» PROBLEM REQUIREMENTS: From the entries below, reproduce exactly the line containing "usb_shell()", the line containing "bpy.context.scene.collection.objects.link(empty)", and every line in between, with nothing added.
--*--
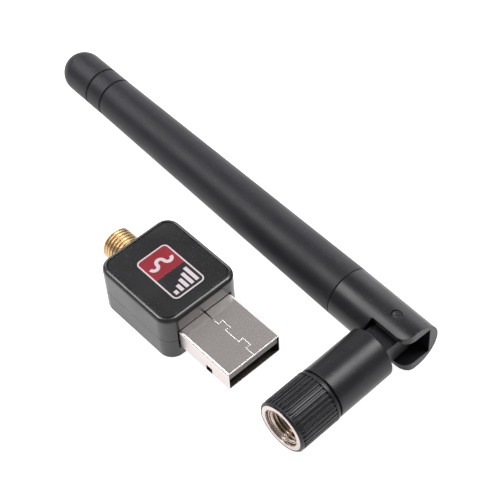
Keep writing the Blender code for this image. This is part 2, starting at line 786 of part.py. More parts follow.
def pivot_pins(whip):
    """Two short pins, so that the coaxial cable can pass between them."""
    inner = CABLE_BORE + PIVOT_PIN_FROM_CABLE
    outer = FORK_RADIUS - PIVOT_PIN_SUNK
    for name, side in (("pivot_pin_upper", 1), ("pivot_pin_lower", -1)):
        pin = tube(name, PIVOT_PIN_RADIUS, 0.0, inner, outer, BLACK_SATIN, whip, SMALL_STEPS)
        pin.rotation_euler = (0.0, side * math.radians(90), 0.0)


def whip_cover(whip):
    """The tapered rubber cover: two fine rings near the end, and a hemispherical tip."""
    start = FORK_LENGTH + SEAM_GAP
    groove = RING_GROOVE
    profile = [(0.0, DOME_CENTRE + TIP_RADIUS)]
    profile += [
        (TIP_RADIUS * math.cos(a), DOME_CENTRE + TIP_RADIUS * math.sin(a))
        for a in (math.radians(90 - 90 * i / 8) for i in range(1, 9))
    ]
    for ring in (BAND_START, TAPER_END):
        profile += [
            (TIP_RADIUS, ring + groove / 2),
            (TIP_RADIUS - groove / 2, ring),
            (TIP_RADIUS, ring - groove / 2),
        ]
    step = start + SPIGOT_LENGTH
    profile += [
        (FORK_RADIUS, start),
        (SPIGOT_RADIUS + FIT, start),
        (SPIGOT_RADIUS + FIT, step),
        (COVER_BORE, step),
        (COVER_BORE, DOME_CENTRE - COVER_END_WALL),
        (0.0, DOME_CENTRE - COVER_END_WALL),
    ]
    return turned("whip_cover", profile, BLACK_RUBBER, whip, closed=False)


def radiator(whip):
    """The sleeve dipole: cable, brass sleeve, wire above it and the two pieces that centre them."""
    sleeve_end = SLEEVE_START + SLEEVE_LENGTH
    inner = SLEEVE_RADIUS - SLEEVE_WALL
    tube(
        "whip_coax",
        COAX_RADIUS,
        0.0,
        SLOT_REACH + 4 * FIT,
        sleeve_end,
        BLACK_SATIN,
        whip,
        SMALL_STEPS,
    )
    tube(
        "radiator_sleeve",
        SLEEVE_RADIUS,
        inner,
        SLEEVE_START,
        sleeve_end,
        BRASS,
        whip,
        SMALL_STEPS,
    )
    tube(
        "sleeve_spacer",
        inner - FIT,
        COAX_RADIUS + FIT,
        SLEEVE_START + SPACER_LENGTH / 2,
        SLEEVE_START + 1.5 * SPACER_LENGTH,
        WHITE_PLASTIC,
        whip,
        SMALL_STEPS,
    )
    wire_start = sleeve_end + FIT
    wire_end = min(wire_start + WIRE_LENGTH, DOME_CENTRE - COVER_END_WALL - FIT)
    tube("radiator_wire", WIRE_RADIUS, 0.0, wire_start, wire_end, BRASS, whip, 16)
    tube(
        "tip_spacer",
        COVER_BORE - FIT,
        WIRE_RADIUS + FIT,
        wire_end - 1.5 * SPACER_LENGTH,
        wire_end - SPACER_LENGTH / 2,
        WHITE_PLASTIC,
        whip,
        SMALL_STEPS,
    )


def base_body(lying):
    """The antenna's base: a round body, its tongue round-ended about the pins, bored for the cable."""
    body = turned(
        "base_body",
        [
            (TAIL_RADIUS + FIT, BASE_END + BASE_NECK),
            (BASE_NECK_RADIUS, BASE_END + BASE_NECK),
            (BASE_NECK_RADIUS, BASE_END),
            (BASE_RADIUS, BASE_END),
            (BASE_RADIUS, SHOULDER),
            (CABLE_BORE, SHOULDER),
            (CABLE_BORE, TAIL_START),
            (TAIL_RADIUS + FIT, TAIL_START),
        ],
        BLACK_SATIN,
        lying,
    )
    half = SLOT_REACH - 2 * ELBOW_CLEARANCE
    outline = [(SHOULDER + OVERSHOOT, half), (0.0, half)]
    outline += arc((0.0, 0.0), half, 90, 270, 14)[1:]
    outline += [(SHOULDER + OVERSHOOT, -half)]
    height = 2 * (SLOT_HALF_HEIGHT - ELBOW_CLEARANCE)
    tongue = plate("tongue", outline, height, BLACK_SATIN, lying, PLAN_VIEW)
    combine(body, tongue, "UNION")
    passage = tube(
        "cable_passage",
        CABLE_BORE,
        0.0,
        -2 * SLOT_REACH,
        TAIL_START + OVERSHOOT / 2,
        STEEL,
        lying,
        SMALL_STEPS,
    )
    combine(body, passage)
    combine(body, pivot_pin_hole("tongue_pin_hole", PIVOT_PIN_RADIUS + RUNNING_CLEARANCE, lying))
    return body


NUT_START = BASE_END + BASE_NECK + NUT_GAP
INSERT_START = NUT_START + INSERT_SETBACK
INSERT_SHELF = INSERT_START + INSERT_BACK_WALL
RING_START = INSERT_SHELF + FIT
GASKET_START = RING_START + RING_THICKNESS + FIT
NUT_END = NUT_START + NUT_LENGTH
THREAD_BORE = THREAD_DIAMETER / 2 + FIT


def antenna_plug(lying):
    """The plug inside the nut: body, snap ring, gasket, insulator, socket contact and the cable."""
    shaft = TAIL_RADIUS
    groove = shaft - RING_THICKNESS
    barrel = PLUG_BARREL_RADIUS
    inner = barrel - PLUG_BARREL_WALL
    floor = GASKET_START
    turned(
        "rf_plug_body",
        [
            (inner, PLUG_BARREL_END),
            (barrel, PLUG_BARREL_END),
            (barrel, RING_START + RING_THICKNESS),
            (groove, RING_START + RING_THICKNESS),
            (groove, RING_START),
            (shaft, RING_START),
            (shaft, TAIL_START + FIT),
            (CABLE_BORE, TAIL_START + FIT),
            (CABLE_BORE, floor),
            (inner, floor),
        ],
        NICKEL,
        lying,
    )
    ring = tube(
        "retaining_ring",
        THREAD_BORE - 4 * FIT,
        groove + FIT,
        RING_START + FIT,
        RING_START + RING_THICKNESS - FIT,
        STEEL,
        lying,
        SMALL_STEPS,
    )
    gap = block(
        "ring_gap",
        (groove / 2, -RING_THICKNESS, RING_START - OVERSHOOT),
        (THREAD_BORE, RING_THICKNESS, RING_START + OVERSHOOT),
        STEEL,
        lying,
    )
    combine(ring, gap)
    tube(
        "plug_gasket",
        THREAD_BORE - 4 * FIT,
        barrel + FIT,
        GASKET_START,
        GASKET_START + GASKET_THICKNESS,
        SILICONE,
        lying,
        SMALL_STEPS,
    )
    tube(
        "rf_plug_insulator",
        inner - FIT,
        2 * PIN_RADIUS + FIT,
        floor + FIT,
        PLUG_BARREL_END - 2 * FIT,
        WHITE_PLASTIC,
        lying,
        SMALL_STEPS,
    )
    tube(
        "rf_plug_contact",
        2 * PIN_RADIUS,
        PIN_RADIUS + FIT,
        floor + FIT,
        PLUG_BARREL_END - 4 * FIT,
        GOLD,
        lying,
        SMALL_STEPS,
    )
    tube("base_coax", COAX_RADIUS, 0.0, 0.0, floor, BLACK_SATIN, lying, SMALL_STEPS)


def coupling_nut(nut):
    """The nut that spins on the plug: ribbed grip with plain rims, and its threaded insert."""
    inner = INSERT_RADIUS + FIT
    rim = NUT_RADIUS - NUT_CHAMFER
    shaft_hole = TAIL_RADIUS + RUNNING_CLEARANCE
    valley = NUT_RADIUS - RIB_DEPTH
    grip = turned(
        "coupling_nut_grip",
        [
            (inner, NUT_END),
            (rim, NUT_END),
            (NUT_RADIUS, NUT_END - NUT_CHAMFER),
            (NUT_RADIUS, NUT_END - NUT_CHAMFER - NUT_FRONT_RIM),
            (valley, NUT_END - NUT_CHAMFER - NUT_FRONT_RIM),
            (valley, NUT_START + NUT_BACK_RIM),
            (NUT_RADIUS, NUT_START + NUT_BACK_RIM),
            (NUT_RADIUS, NUT_START),
            (shaft_hole, NUT_START),
            (shaft_hole, INSERT_START - FIT),
            (inner, INSERT_START - FIT),
        ],
        BLACK_SATIN,
        nut,
    )
    outline = []
    for rib in range(RIB_COUNT):
        for share, radius in ((0.0, valley), (0.2, NUT_RADIUS), (0.6, NUT_RADIUS), (0.8, valley)):
            angle = 2 * math.pi * (rib + share) / RIB_COUNT
            reach = radius - FIT
            outline.append((reach * math.cos(angle), reach * math.sin(angle)))
    ribs_start = NUT_START + NUT_BACK_RIM / 2
    ribs_end = NUT_END - NUT_CHAMFER - NUT_FRONT_RIM - NUT_GROOVE
    ribs = plate("nut_ribs", outline, ribs_end - ribs_start, BLACK_SATIN, nut)
    ribs.location = (0.0, 0.0, (ribs_start + ribs_end) / 2)
    core = tube("rib_core", (inner + valley) / 2, 0.0, NUT_START, NUT_END, BLACK_SATIN, nut)
    combine(ribs, core)
    combine(grip, ribs, "UNION")
    turned(
        "coupling_nut_insert",
        [
            (THREAD_BORE, NUT_END - FIT),
            (INSERT_RADIUS, NUT_END - FIT),
            (INSERT_RADIUS, INSERT_START),
            (shaft_hole, INSERT_START),
            (shaft_hole, INSERT_SHELF),
            (THREAD_BORE, INSERT_SHELF),
        ],
        NICKEL,
        nut,
    )


def build():
    """The dongle first, then the antenna's three moving groups."""
    clear_scene()
    lower_shell()
    upper_shell()
    label_panel()
    usb_shell()
    usb_tongue()
    for index, x in enumerate(CONTACT_X):
        usb_contact(index + 1, x)
    circuit_board()
    board_parts()
    antenna_jack()
    lying, whip, nut = antenna_axes()
    elbow_fork(whip)
    pivot_pins(whip)
    whip_cover(whip)
    radiator(whip)
    base_body(lying)
    antenna_plug(lying)
    coupling_nut(nut)
    for obj in PARTS.objects:
        if obj.type == "MESH":
            obj.data.shade_smooth()
            obj.data.set_sharp_from_angle(angle=math.radians(35))


build()
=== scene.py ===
# %% [markdown]
# # A USB wifi adapter and its swivel antenna
#
# The real object is a thumb-sized black dongle with a steel USB plug at one end and a gold
# antenna jack at the other. Its antenna lies unscrewed beside it, bent at the elbow.
# The engineering model is loaded first and gives a fixed frame: every piece made
# here goes exactly where that model says, and rides on one of its bodies.

# %% Load the frame
import json
import math

import bmesh
import bpy
from mathutils import Matrix, Vector


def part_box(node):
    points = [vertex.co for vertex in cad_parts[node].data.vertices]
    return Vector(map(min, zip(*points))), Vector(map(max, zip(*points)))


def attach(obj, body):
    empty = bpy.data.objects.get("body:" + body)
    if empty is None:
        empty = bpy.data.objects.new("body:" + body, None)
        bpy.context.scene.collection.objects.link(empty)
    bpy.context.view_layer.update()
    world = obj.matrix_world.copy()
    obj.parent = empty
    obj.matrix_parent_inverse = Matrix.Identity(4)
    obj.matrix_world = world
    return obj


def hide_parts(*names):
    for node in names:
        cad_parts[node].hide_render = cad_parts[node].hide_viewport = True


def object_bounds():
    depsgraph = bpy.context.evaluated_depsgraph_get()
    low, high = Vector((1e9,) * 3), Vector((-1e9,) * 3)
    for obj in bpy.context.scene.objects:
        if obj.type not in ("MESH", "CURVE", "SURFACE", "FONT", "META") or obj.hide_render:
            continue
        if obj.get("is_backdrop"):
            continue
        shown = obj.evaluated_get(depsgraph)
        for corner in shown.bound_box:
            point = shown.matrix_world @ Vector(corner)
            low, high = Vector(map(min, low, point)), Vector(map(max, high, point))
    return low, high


MM = 0.001
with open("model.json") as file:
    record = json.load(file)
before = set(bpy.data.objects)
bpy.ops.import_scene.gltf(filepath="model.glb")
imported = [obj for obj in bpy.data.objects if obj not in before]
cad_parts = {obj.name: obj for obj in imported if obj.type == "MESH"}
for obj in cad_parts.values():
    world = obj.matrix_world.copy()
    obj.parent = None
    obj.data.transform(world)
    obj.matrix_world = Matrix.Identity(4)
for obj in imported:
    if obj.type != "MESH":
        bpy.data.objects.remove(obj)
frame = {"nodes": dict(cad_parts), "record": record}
CAD_BOX = [list(corner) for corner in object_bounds()]

# %% [markdown]
# The antenna doesn't lie square to the axes, so its pieces are easiest to draw upright, with
# height along the tube, and then laid down by one matrix. The joints in the record say where
# the tubes run: the elbow's pin gives one axis, and the nut's spin gives the base's own.

# %% Where the antenna's tubes lie
JOINTS = {joint["name"]: joint for joint in frame["record"]["behaviour"]["joints"]}
PIVOT = Vector(JOINTS["elbow_tilt"]["pos_m"])
PIN_AXIS = Vector(JOINTS["elbow_tilt"]["axis"]).normalized()
BASE_AXIS = Vector(JOINTS["coupling_nut_spin"]["axis"]).normalized()
BEND = math.radians(-JOINTS["elbow_tilt"]["range_deg"][0])
SIDE_AXIS = BASE_AXIS.cross(PIN_AXIS)
WHIP_AXIS = math.sin(BEND) * SIDE_AXIS - math.cos(BEND) * BASE_AXIS


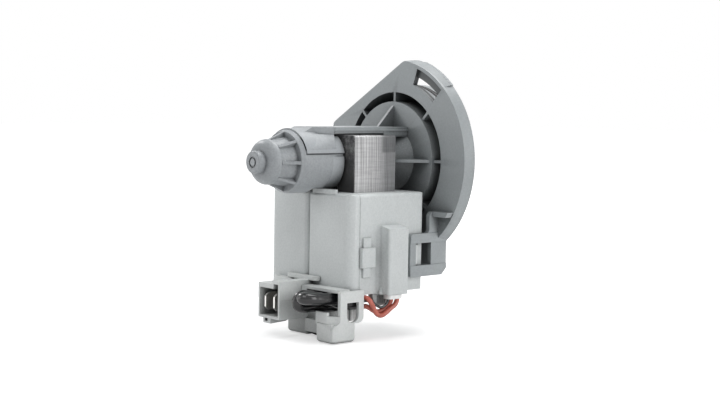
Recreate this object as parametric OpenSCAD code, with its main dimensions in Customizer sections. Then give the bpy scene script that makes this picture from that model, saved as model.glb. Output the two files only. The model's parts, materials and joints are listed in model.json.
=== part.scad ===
--*--
» RESPONSE TO THIS EXERCISE:
    usb_shell()
    usb_tongue()
    for index, x in enumerate(CONTACT_X):
        usb_contact(index + 1, x)
    circuit_board()
    board_parts()
    antenna_jack()
    lying, whip, nut = antenna_axes()
    elbow_fork(whip)
    pivot_pins(whip)
    whip_cover(whip)
    radiator(whip)
    base_body(lying)
    antenna_plug(lying)
    coupling_nut(nut)
    for obj in PARTS.objects:
        if obj.type == "MESH":
            obj.data.shade_smooth()
            obj.data.set_sharp_from_angle(angle=math.radians(35))


build()
=== scene.py ===
# %% [markdown]
# # A USB wifi adapter and its swivel antenna
#
# The real object is a thumb-sized black dongle with a steel USB plug at one end and a gold
# antenna jack at the other. Its antenna lies unscrewed beside it, bent at the elbow.
# The engineering model is loaded first and gives a fixed frame: every piece made
# here goes exactly where that model says, and rides on one of its bodies.

# %% Load the frame
import json
import math

import bmesh
import bpy
from mathutils import Matrix, Vector


def part_box(node):
    points = [vertex.co for vertex in cad_parts[node].data.vertices]
    return Vector(map(min, zip(*points))), Vector(map(max, zip(*points)))


def attach(obj, body):
    empty = bpy.data.objects.get("body:" + body)
    if empty is None:
        empty = bpy.data.objects.new("body:" + body, None)
        bpy.context.scene.collection.objects.link(empty)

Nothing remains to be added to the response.